Work required:
Print the entire listing. Each line must match the original exactly.

Information supplied:
+++

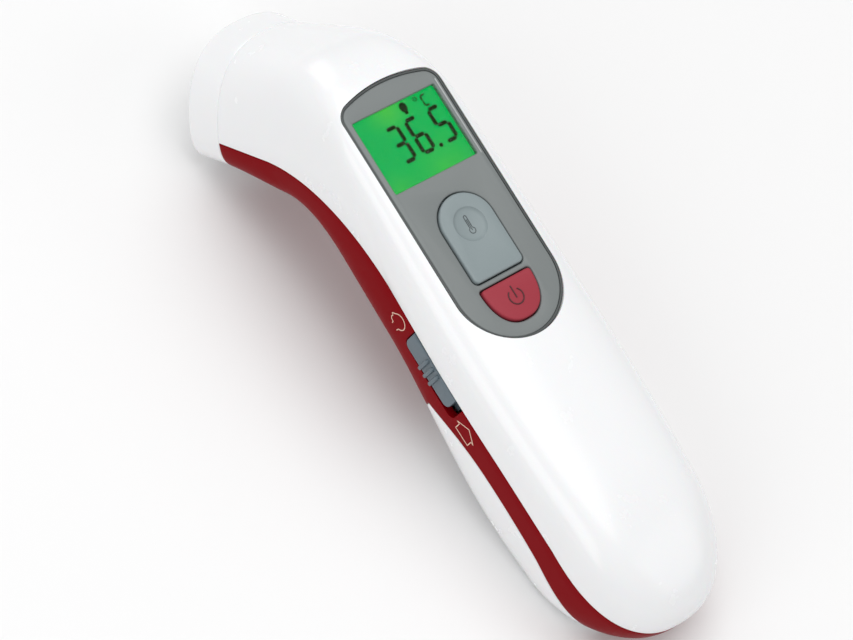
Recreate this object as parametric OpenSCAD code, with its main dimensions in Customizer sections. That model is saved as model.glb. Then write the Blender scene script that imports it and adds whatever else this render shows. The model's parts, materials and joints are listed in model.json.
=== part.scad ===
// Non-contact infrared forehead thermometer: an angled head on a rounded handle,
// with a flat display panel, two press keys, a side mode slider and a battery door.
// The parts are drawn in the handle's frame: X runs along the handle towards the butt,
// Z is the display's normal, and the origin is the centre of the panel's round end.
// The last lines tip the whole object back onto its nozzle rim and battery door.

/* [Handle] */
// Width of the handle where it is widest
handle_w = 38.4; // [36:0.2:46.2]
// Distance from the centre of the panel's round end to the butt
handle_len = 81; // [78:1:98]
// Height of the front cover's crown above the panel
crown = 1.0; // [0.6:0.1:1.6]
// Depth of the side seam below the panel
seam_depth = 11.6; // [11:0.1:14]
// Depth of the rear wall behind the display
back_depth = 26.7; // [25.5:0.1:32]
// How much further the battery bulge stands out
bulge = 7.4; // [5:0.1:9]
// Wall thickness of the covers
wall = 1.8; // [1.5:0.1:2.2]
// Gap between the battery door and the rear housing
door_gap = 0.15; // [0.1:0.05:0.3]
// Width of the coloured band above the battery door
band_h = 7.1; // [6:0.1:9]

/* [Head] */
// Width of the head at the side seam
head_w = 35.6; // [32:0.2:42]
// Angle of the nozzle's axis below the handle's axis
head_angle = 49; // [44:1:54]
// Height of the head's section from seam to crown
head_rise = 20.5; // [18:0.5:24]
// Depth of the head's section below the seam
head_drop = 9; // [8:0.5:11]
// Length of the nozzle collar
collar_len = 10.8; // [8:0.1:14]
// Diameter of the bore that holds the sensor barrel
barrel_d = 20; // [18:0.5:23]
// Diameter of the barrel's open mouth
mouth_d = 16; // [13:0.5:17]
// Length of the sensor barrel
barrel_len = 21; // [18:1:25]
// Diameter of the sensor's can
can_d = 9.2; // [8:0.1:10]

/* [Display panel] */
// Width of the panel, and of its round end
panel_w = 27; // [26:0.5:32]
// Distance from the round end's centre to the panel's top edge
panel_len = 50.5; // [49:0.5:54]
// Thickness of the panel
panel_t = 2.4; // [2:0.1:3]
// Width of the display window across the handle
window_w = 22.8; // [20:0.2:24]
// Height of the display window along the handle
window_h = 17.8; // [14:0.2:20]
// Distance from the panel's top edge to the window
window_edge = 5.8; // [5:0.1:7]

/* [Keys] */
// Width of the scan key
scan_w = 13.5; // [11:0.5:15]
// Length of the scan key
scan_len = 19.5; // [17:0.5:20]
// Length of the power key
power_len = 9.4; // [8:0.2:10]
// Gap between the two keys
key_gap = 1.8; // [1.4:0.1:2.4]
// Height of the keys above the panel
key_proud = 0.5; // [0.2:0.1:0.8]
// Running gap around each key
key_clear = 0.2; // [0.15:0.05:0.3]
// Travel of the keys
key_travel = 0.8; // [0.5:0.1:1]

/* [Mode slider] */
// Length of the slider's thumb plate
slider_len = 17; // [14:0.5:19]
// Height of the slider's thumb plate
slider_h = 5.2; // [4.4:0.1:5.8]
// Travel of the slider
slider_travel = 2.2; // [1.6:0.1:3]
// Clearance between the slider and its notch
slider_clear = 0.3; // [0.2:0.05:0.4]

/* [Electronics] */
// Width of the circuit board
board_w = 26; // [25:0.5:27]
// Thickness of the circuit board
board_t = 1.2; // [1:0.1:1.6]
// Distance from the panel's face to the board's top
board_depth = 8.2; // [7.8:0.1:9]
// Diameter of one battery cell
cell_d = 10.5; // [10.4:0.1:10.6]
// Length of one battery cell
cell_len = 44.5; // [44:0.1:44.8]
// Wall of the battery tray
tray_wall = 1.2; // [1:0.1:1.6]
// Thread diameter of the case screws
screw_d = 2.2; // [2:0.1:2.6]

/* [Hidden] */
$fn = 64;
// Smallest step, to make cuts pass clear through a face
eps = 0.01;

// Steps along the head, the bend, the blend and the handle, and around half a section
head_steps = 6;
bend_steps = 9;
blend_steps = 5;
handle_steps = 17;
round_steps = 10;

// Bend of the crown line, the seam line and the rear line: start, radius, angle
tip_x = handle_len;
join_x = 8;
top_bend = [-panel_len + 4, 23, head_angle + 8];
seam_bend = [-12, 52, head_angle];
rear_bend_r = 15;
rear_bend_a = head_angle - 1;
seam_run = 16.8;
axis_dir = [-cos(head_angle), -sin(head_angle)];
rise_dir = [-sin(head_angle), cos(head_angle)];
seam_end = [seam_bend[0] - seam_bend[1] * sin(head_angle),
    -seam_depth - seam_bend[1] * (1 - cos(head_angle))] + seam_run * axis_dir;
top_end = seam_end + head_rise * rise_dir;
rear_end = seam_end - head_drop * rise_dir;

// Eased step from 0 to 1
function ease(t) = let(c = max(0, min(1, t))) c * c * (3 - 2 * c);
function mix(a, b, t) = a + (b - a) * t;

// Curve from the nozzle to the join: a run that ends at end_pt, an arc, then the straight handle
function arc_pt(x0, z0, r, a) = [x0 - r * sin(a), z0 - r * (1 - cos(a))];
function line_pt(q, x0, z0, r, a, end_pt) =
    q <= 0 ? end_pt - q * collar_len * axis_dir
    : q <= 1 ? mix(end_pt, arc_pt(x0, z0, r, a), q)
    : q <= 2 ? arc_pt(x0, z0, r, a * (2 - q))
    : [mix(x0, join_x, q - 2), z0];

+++

Correct answer:
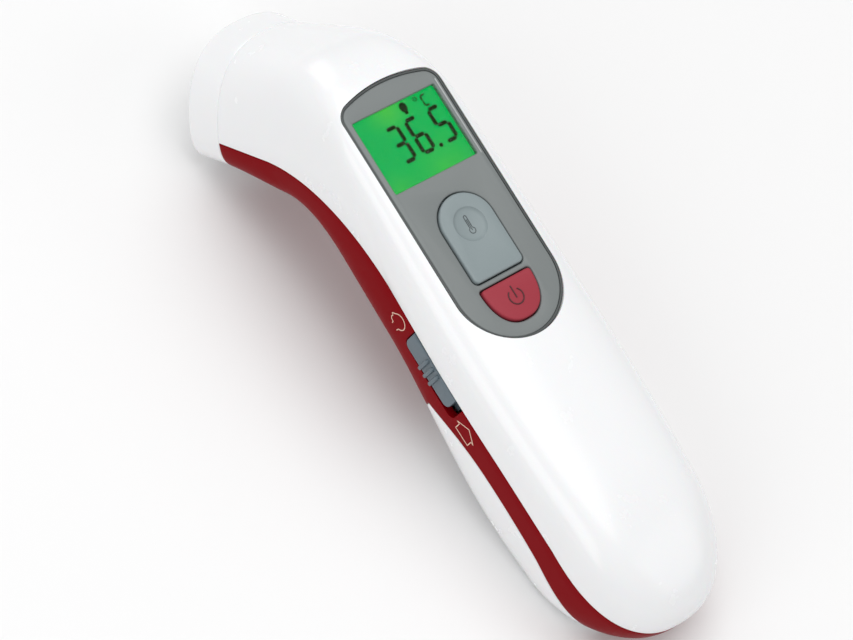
Recreate this object as parametric OpenSCAD code, with its main dimensions in Customizer sections. That model is saved as model.glb. Then write the Blender scene script that imports it and adds whatever else this render shows. The model's parts, materials and joints are listed in model.json.
=== part.scad ===
// Non-contact infrared forehead thermometer: an angled head on a rounded handle,
// with a flat display panel, two press keys, a side mode slider and a battery door.
// The parts are drawn in the handle's frame: X runs along the handle towards the butt,
// Z is the display's normal, and the origin is the centre of the panel's round end.
// The last lines tip the whole object back onto its nozzle rim and battery door.

/* [Handle] */
// Width of the handle where it is widest
handle_w = 38.4; // [36:0.2:46.2]
// Distance from the centre of the panel's round end to the butt
handle_len = 81; // [78:1:98]
// Height of the front cover's crown above the panel
crown = 1.0; // [0.6:0.1:1.6]
// Depth of the side seam below the panel
seam_depth = 11.6; // [11:0.1:14]
// Depth of the rear wall behind the display
back_depth = 26.7; // [25.5:0.1:32]
// How much further the battery bulge stands out
bulge = 7.4; // [5:0.1:9]
// Wall thickness of the covers
wall = 1.8; // [1.5:0.1:2.2]
// Gap between the battery door and the rear housing
door_gap = 0.15; // [0.1:0.05:0.3]
// Width of the coloured band above the battery door
band_h = 7.1; // [6:0.1:9]

/* [Head] */
// Width of the head at the side seam
head_w = 35.6; // [32:0.2:42]
// Angle of the nozzle's axis below the handle's axis
head_angle = 49; // [44:1:54]
// Height of the head's section from seam to crown
head_rise = 20.5; // [18:0.5:24]
// Depth of the head's section below the seam
head_drop = 9; // [8:0.5:11]
// Length of the nozzle collar
collar_len = 10.8; // [8:0.1:14]
// Diameter of the bore that holds the sensor barrel
barrel_d = 20; // [18:0.5:23]
// Diameter of the barrel's open mouth
mouth_d = 16; // [13:0.5:17]
// Length of the sensor barrel
barrel_len = 21; // [18:1:25]
// Diameter of the sensor's can
can_d = 9.2; // [8:0.1:10]

/* [Display panel] */
// Width of the panel, and of its round end
panel_w = 27; // [26:0.5:32]
// Distance from the round end's centre to the panel's top edge
panel_len = 50.5; // [49:0.5:54]
// Thickness of the panel
panel_t = 2.4; // [2:0.1:3]
// Width of the display window across the handle
window_w = 22.8; // [20:0.2:24]
// Height of the display window along the handle
window_h = 17.8; // [14:0.2:20]
// Distance from the panel's top edge to the window
window_edge = 5.8; // [5:0.1:7]

/* [Keys] */
// Width of the scan key
scan_w = 13.5; // [11:0.5:15]
// Length of the scan key
scan_len = 19.5; // [17:0.5:20]
// Length of the power key
power_len = 9.4; // [8:0.2:10]
// Gap between the two keys
key_gap = 1.8; // [1.4:0.1:2.4]
// Height of the keys above the panel
key_proud = 0.5; // [0.2:0.1:0.8]
// Running gap around each key
key_clear = 0.2; // [0.15:0.05:0.3]
// Travel of the keys
key_travel = 0.8; // [0.5:0.1:1]

/* [Mode slider] */
// Length of the slider's thumb plate
slider_len = 17; // [14:0.5:19]
// Height of the slider's thumb plate
slider_h = 5.2; // [4.4:0.1:5.8]
// Travel of the slider
slider_travel = 2.2; // [1.6:0.1:3]
// Clearance between the slider and its notch
slider_clear = 0.3; // [0.2:0.05:0.4]

/* [Electronics] */
// Width of the circuit board
board_w = 26; // [25:0.5:27]
// Thickness of the circuit board
board_t = 1.2; // [1:0.1:1.6]
// Distance from the panel's face to the board's top
board_depth = 8.2; // [7.8:0.1:9]
// Diameter of one battery cell
cell_d = 10.5; // [10.4:0.1:10.6]
// Length of one battery cell
cell_len = 44.5; // [44:0.1:44.8]
// Wall of the battery tray
tray_wall = 1.2; // [1:0.1:1.6]
// Thread diameter of the case screws
screw_d = 2.2; // [2:0.1:2.6]

/* [Hidden] */
$fn = 64;
// Smallest step, to make cuts pass clear through a face
eps = 0.01;

// Steps along the head, the bend, the blend and the handle, and around half a section
head_steps = 6;
bend_steps = 9;
blend_steps = 5;
handle_steps = 17;
round_steps = 10;

// Bend of the crown line, the seam line and the rear line: start, radius, angle
tip_x = handle_len;
join_x = 8;
top_bend = [-panel_len + 4, 23, head_angle + 8];
seam_bend = [-12, 52, head_angle];
rear_bend_r = 15;
rear_bend_a = head_angle - 1;
seam_run = 16.8;
axis_dir = [-cos(head_angle), -sin(head_angle)];
rise_dir = [-sin(head_angle), cos(head_angle)];
seam_end = [seam_bend[0] - seam_bend[1] * sin(head_angle),
    -seam_depth - seam_bend[1] * (1 - cos(head_angle))] + seam_run * axis_dir;
top_end = seam_end + head_rise * rise_dir;
rear_end = seam_end - head_drop * rise_dir;

// Eased step from 0 to 1
function ease(t) = let(c = max(0, min(1, t))) c * c * (3 - 2 * c);
function mix(a, b, t) = a + (b - a) * t;

// Curve from the nozzle to the join: a run that ends at end_pt, an arc, then the straight handle
function arc_pt(x0, z0, r, a) = [x0 - r * sin(a), z0 - r * (1 - cos(a))];
function line_pt(q, x0, z0, r, a, end_pt) =
    q <= 0 ? end_pt - q * collar_len * axis_dir
    : q <= 1 ? mix(end_pt, arc_pt(x0, z0, r, a), q)
    : q <= 2 ? arc_pt(x0, z0, r, a * (2 - q))
    : [mix(x0, join_x, q - 2), z0];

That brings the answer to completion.